• _OBJECTIVE_: Using the data below, return the stretch from the line that contains "at.setXYZ(i, HEART[0] +" through the line that contains "return v / np.linalg.norm(v)", both included, exactly as it stands and nothing beyond it.

• _DATA PROVIDED_:
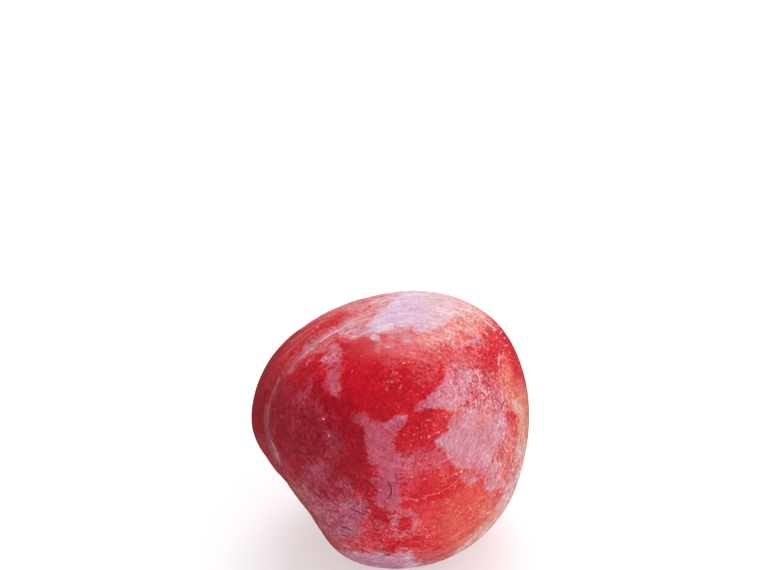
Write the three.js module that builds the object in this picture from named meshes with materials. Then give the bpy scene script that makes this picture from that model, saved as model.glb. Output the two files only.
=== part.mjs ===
// A ripe red dessert plum, whole and without its stalk, standing stem end down on
// the small flat that its own weight presses into it.
// Millimetres, +Z up, -Y towards the viewer. The origin is the middle of the
// footprint of its bounding box, on the surface it stands on.
import * as THREE from "three";
import { mergeVertices } from "three/addons/utils/BufferGeometryUtils.js";

// ---- driving dimensions (mm and degrees) ----
const MEAN_RADIUS = 32.0; // distance from the heart of the fruit to an average point of the skin
const HEART = [0.1986, -0.3017, 30.366]; // heart of the fruit above the origin
const MESH_DETAIL = 19; // each side of an icosahedron face is cut into this many steps, plus one

// The lopsided body is written in axes pitched back by this angle about X:
// p to the right, q up and back, w up and to the front.
const PITCH = 38;
// Swellings over the whole fruit, as [mm, shape over (p, q, w)].
const SWELLINGS = [
  [0.424, (p, q, w) => p * p - q * q],
  [0.734, (p, q, w) => 2 * p * q],
  [-0.719, (p, q, w) => p * w],
  [-0.875, (p, q, w) => q * w],
  [0.66, (p, q, w) => (3 * w * w - 1) / 2],
  [-0.709, (p, q, w) => p * (p * p - 3 * q * q)],
  [0.179, (p, q, w) => q * (3 * p * p - q * q)],
  [0.376, (p, q, w) => w * (p * p - q * q)],
  [0.575, (p, q, w) => 2 * p * q * w],
  [0.417, (p, q, w) => (p * (5 * w * w - 1)) / 2],
  [0.409, (p, q, w) => (q * (5 * w * w - 1)) / 2],
  [0.522, (p, q, w) => (w * (5 * w * w - 3)) / 2],
  [-0.375, (p, q, w) => p ** 4 - 6 * p * p * q * q + q ** 4],
  [-0.048, (p, q, w) => 4 * p * q * (p * p - q * q)],
  [-0.486, (p, q, w) => w * p * (p * p - 3 * q * q)],
  [1.085, (p, q, w) => w * q * (3 * p * p - q * q)],
  [0.501, (p, q, w) => ((7 * w * w - 1) * (p * p - q * q)) / 3],
  [-1.054, (p, q, w) => ((7 * w * w - 1) * 2 * p * q) / 3],
];

// The cheek beside the suture is flattened, and the lobe below it has a small shoulder.
// Each is [mm, degrees round w from p, degrees towards w, sharpness].
const FLAT_CHEEK = [-7.846, 217.27, 0.72, 7.836];
const SHOULDER = [1.158, 243.3, 7.68, 19.25];

// Stem end, and the square directions that carry the suture.
const STEM_DIR = new THREE.Vector3(-0.3319, -0.3572, -0.8731).normalize();
const SUTURE_NORMAL = new THREE.Vector3(0.37, -0.9007, 0.2278).normalize(); // to the larger, front lobe
const CAVITY_DEPTH = 6.0;
const CAVITY_SPREAD = 11; // degrees from the stem end
const SUTURE_DEPTH = 3.17; // near the stem end
const SUTURE_DEPTH_MID = 0.54; // round the side and over the top
const SUTURE_FRONT_WIDTH = 2.6; // half width of the groove's flank on the front lobe
const SUTURE_BACK_WIDTH = 3.14; // and on the back lobe
const SUTURE_DEEPEST = 35.8; // degrees from the stem end
const SUTURE_SPREAD = 25.4;
const SUTURE_SWERVE = [8.6, 60, 23.5]; // degrees towards the front lobe, where along it, and over what spread
const SUTURE_FADE = [135, 172]; // degrees from the stem end over which it dies out
const APEX_DIMPLE = 0.35;
const APEX_SPREAD = 5; // degrees

// ---- derived directions ----
const RAD = Math.PI / 180;
const P = new THREE.Vector3(1, 0, 0);
const Q = new THREE.Vector3(0, Math.sin(PITCH * RAD), Math.cos(PITCH * RAD));
const W = new THREE.Vector3(0, -Math.cos(PITCH * RAD), Math.sin(PITCH * RAD));
SUTURE_NORMAL.addScaledVector(STEM_DIR, -SUTURE_NORMAL.dot(STEM_DIR)).normalize();
const SUTURE_SIDE = new THREE.Vector3().crossVectors(STEM_DIR, SUTURE_NORMAL).normalize();
if (SUTURE_SIDE.x > 0) SUTURE_SIDE.negate(); // the suture runs up the left side

const bumpDirection = (round, lift) =>
  new THREE.Vector3()
    .addScaledVector(P, Math.cos(lift * RAD) * Math.cos(round * RAD))
    .addScaledVector(Q, Math.cos(lift * RAD) * Math.sin(round * RAD))
    .addScaledVector(W, Math.sin(lift * RAD));
const CHEEK_DIR = bumpDirection(FLAT_CHEEK[1], FLAT_CHEEK[2]);
const SHOULDER_DIR = bumpDirection(SHOULDER[1], SHOULDER[2]);

const smooth = (x, a, b) => {
  const t = Math.min(1, Math.max(0, (x - a) / (b - a)));
  return t * t * (3 - 2 * t);
};
const gauss = (x) => Math.exp(-x * x);

// Depth of the suture groove along direction u.
function sutureDepth(u) {
  const fromStem = Math.acos(THREE.MathUtils.clamp(u.dot(STEM_DIR), -1, 1)) / RAD;
  const swerve = SUTURE_SWERVE[0] * gauss((fromStem - SUTURE_SWERVE[1]) / SUTURE_SWERVE[2]);
  const across = (Math.asin(THREE.MathUtils.clamp(u.dot(SUTURE_NORMAL), -1, 1)) / RAD - swerve) * 0.54; // mm from the groove's line
  const along =
    SUTURE_DEPTH_MID +
    (SUTURE_DEPTH - SUTURE_DEPTH_MID) * gauss((fromStem - SUTURE_DEEPEST) / SUTURE_SPREAD);
  const section = gauss(across / (across > 0 ? SUTURE_FRONT_WIDTH : SUTURE_BACK_WIDTH));
  return along * section * (1 - smooth(fromStem, ...SUTURE_FADE)) * smooth(u.dot(SUTURE_SIDE), -0.05, 0.14);
}

// Distance from the heart of the fruit to the skin along direction u.
function skinRadius(u) {
  const p = u.dot(P), q = u.dot(Q), w = u.dot(W);
  const fromStem = Math.acos(THREE.MathUtils.clamp(u.dot(STEM_DIR), -1, 1)) / RAD;
  let r = MEAN_RADIUS;
  for (const [mm, shape] of SWELLINGS) r += mm * shape(p, q, w);
  r += FLAT_CHEEK[0] * Math.exp(FLAT_CHEEK[3] * (u.dot(CHEEK_DIR) - 1));
  r += SHOULDER[0] * Math.exp(SHOULDER[3] * (u.dot(SHOULDER_DIR) - 1));
  r -= CAVITY_DEPTH * gauss(fromStem / CAVITY_SPREAD);
  r -= APEX_DIMPLE * gauss((180 - fromStem) / APEX_SPREAD);
  return r - sutureDepth(u);
}

// ---- the fruit ----
// Directions come from a finely cut icosahedron; each one is pushed out to the skin,
// and whatever would sink below the surface is pressed flat on it.
function plumGeometry() {
  let g = new THREE.IcosahedronGeometry(1, MESH_DETAIL);
  g.deleteAttribute("normal");
  g.deleteAttribute("uv");
  g = mergeVertices(g, 1e-5);
  const at = g.getAttribute("position");
  const u = new THREE.Vector3();
  for (let i = 0; i < at.count; i++) {
    u.fromBufferAttribute(at, i).normalize();
    const r = skinRadius(u);
    at.setXYZ(i, HEART[0] + u.x * r, HEART[1] + u.y * r, Math.max(0, HEART[2] + u.z * r));
  }
  at.needsUpdate = true;
  g.computeVertexNormals();
  return g;
}

const plum = new THREE.Mesh(
  plumGeometry(),
  new THREE.MeshStandardMaterial({ color: 0xb9354a, roughness: 0.42, metalness: 0 }),
);
plum.name = "plum";

const group = new THREE.Group();
group.add(plum);

export default group;
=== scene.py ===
import math
import bpy
import numpy as np
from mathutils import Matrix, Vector


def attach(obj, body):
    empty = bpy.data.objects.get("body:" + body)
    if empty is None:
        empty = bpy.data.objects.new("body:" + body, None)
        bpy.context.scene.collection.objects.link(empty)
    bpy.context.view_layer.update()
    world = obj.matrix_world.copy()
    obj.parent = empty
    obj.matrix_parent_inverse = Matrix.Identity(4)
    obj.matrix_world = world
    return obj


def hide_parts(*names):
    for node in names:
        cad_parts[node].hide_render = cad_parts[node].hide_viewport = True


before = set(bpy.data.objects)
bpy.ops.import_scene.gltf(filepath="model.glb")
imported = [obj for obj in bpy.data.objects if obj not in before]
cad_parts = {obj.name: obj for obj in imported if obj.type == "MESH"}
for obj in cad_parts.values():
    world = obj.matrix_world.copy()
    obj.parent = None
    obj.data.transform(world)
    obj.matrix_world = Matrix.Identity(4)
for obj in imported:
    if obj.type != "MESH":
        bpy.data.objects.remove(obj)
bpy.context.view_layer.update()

# ------------------------------------------------------------------ the fruit's form
# The same closed form as the CAD solid: a distance from the heart of the fruit to its skin
# along every direction. Millimetres here, metres in the mesh.
MEAN_RADIUS = 32.0
HEART = np.array([0.1986, -0.3017, 30.366])
PITCH = math.radians(38)
P = np.array([1.0, 0, 0])
Q = np.array([0, math.sin(PITCH), math.cos(PITCH)])
W = np.array([0, -math.cos(PITCH), math.sin(PITCH)])


def unit(v):
    v = np.asarray(v, float)
    return v / np.linalg.norm(v)


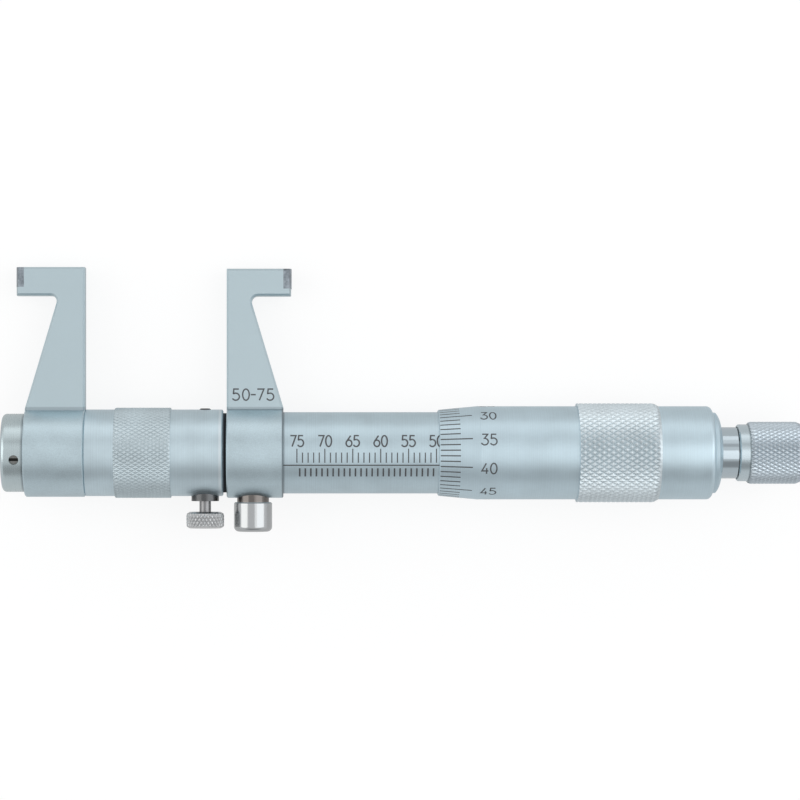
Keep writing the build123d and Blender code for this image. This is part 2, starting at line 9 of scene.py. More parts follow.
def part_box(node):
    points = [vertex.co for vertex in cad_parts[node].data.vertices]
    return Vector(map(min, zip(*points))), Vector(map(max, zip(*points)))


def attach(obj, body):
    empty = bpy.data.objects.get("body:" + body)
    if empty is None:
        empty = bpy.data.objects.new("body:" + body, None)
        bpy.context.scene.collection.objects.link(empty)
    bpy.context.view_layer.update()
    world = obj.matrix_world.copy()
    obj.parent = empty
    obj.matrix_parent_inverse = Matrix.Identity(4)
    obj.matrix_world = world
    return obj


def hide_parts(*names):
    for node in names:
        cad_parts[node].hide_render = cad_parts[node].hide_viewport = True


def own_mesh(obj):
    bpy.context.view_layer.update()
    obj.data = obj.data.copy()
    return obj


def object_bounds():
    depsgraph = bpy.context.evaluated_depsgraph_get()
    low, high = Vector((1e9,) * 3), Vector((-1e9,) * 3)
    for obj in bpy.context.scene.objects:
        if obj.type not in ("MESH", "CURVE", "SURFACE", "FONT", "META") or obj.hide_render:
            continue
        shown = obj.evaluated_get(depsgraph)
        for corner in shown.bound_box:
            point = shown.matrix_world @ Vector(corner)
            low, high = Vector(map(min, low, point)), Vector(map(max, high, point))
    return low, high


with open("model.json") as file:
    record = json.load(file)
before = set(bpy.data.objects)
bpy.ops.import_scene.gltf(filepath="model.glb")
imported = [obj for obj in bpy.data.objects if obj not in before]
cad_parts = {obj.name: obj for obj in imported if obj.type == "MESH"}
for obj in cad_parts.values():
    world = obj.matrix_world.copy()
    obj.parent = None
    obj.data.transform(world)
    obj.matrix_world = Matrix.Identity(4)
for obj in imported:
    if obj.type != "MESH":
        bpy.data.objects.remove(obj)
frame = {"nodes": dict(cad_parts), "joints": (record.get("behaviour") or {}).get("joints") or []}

# An inside micrometer with satin chrome jaws, knurled grips and black scales.
# Lengths are millimetres in the instrument's own frame until a mesh is placed:
# X runs along the axis from the fixed jaw's inner face towards the ratchet, Y is the
# way the hooks reach, and Z faces the reader. Angles are degrees, up from the reader.

cad_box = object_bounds()
bpy.context.scene.view_settings.view_transform = "Standard"
MM = 0.001

joints = {joint["name"]: joint for joint in frame["joints"]}
ALONG = Vector((1, 0, 0))
REACH = -Vector(joints["lock_press"]["axis"])
FACE = ALONG.cross(REACH)
ORIGIN = Vector(joints["thimble_turn"]["pos_m"])
TURN = Matrix((ALONG, REACH, FACE)).transposed().to_4x4()
TO_WORLD = Matrix.Translation(ORIGIN) @ TURN @ Matrix.Scale(MM, 4)


def station(node, side):
    """Where a node starts (0) or ends (1) along the axis."""
    return (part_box(node)[side].x - ORIGIN.x) / MM


def round_radius(node):
    """The radius of a node that is round about the axis."""
    low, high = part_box(node)
    return (high.y - low.y) / MM / 2


def reach_of(node, side):
    """How far a node that stands across the axis comes below it, at its near or far end."""
    offsets = [(vertex.co - ORIGIN).dot(-REACH) / MM for vertex in frame["nodes"][node].data.vertices]
    return (min(offsets), max(offsets))[side]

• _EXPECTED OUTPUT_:
    at.setXYZ(i, HEART[0] + u.x * r, HEART[1] + u.y * r, Math.max(0, HEART[2] + u.z * r));
  }
  at.needsUpdate = true;
  g.computeVertexNormals();
  return g;
}

const plum = new THREE.Mesh(
  plumGeometry(),
  new THREE.MeshStandardMaterial({ color: 0xb9354a, roughness: 0.42, metalness: 0 }),
);
plum.name = "plum";

const group = new THREE.Group();
group.add(plum);

export default group;
=== scene.py ===
import math
import bpy
import numpy as np
from mathutils import Matrix, Vector


def attach(obj, body):
    empty = bpy.data.objects.get("body:" + body)
    if empty is None:
        empty = bpy.data.objects.new("body:" + body, None)
        bpy.context.scene.collection.objects.link(empty)
    bpy.context.view_layer.update()
    world = obj.matrix_world.copy()
    obj.parent = empty
    obj.matrix_parent_inverse = Matrix.Identity(4)
    obj.matrix_world = world
    return obj


def hide_parts(*names):
    for node in names:
        cad_parts[node].hide_render = cad_parts[node].hide_viewport = True


before = set(bpy.data.objects)
bpy.ops.import_scene.gltf(filepath="model.glb")
imported = [obj for obj in bpy.data.objects if obj not in before]
cad_parts = {obj.name: obj for obj in imported if obj.type == "MESH"}
for obj in cad_parts.values():
    world = obj.matrix_world.copy()
    obj.parent = None
    obj.data.transform(world)
    obj.matrix_world = Matrix.Identity(4)
for obj in imported:
    if obj.type != "MESH":
        bpy.data.objects.remove(obj)
bpy.context.view_layer.update()

# ------------------------------------------------------------------ the fruit's form
# The same closed form as the CAD solid: a distance from the heart of the fruit to its skin
# along every direction. Millimetres here, metres in the mesh.
MEAN_RADIUS = 32.0
HEART = np.array([0.1986, -0.3017, 30.366])
PITCH = math.radians(38)
P = np.array([1.0, 0, 0])
Q = np.array([0, math.sin(PITCH), math.cos(PITCH)])
W = np.array([0, -math.cos(PITCH), math.sin(PITCH)])


def unit(v):
    v = np.asarray(v, float)
    return v / np.linalg.norm(v)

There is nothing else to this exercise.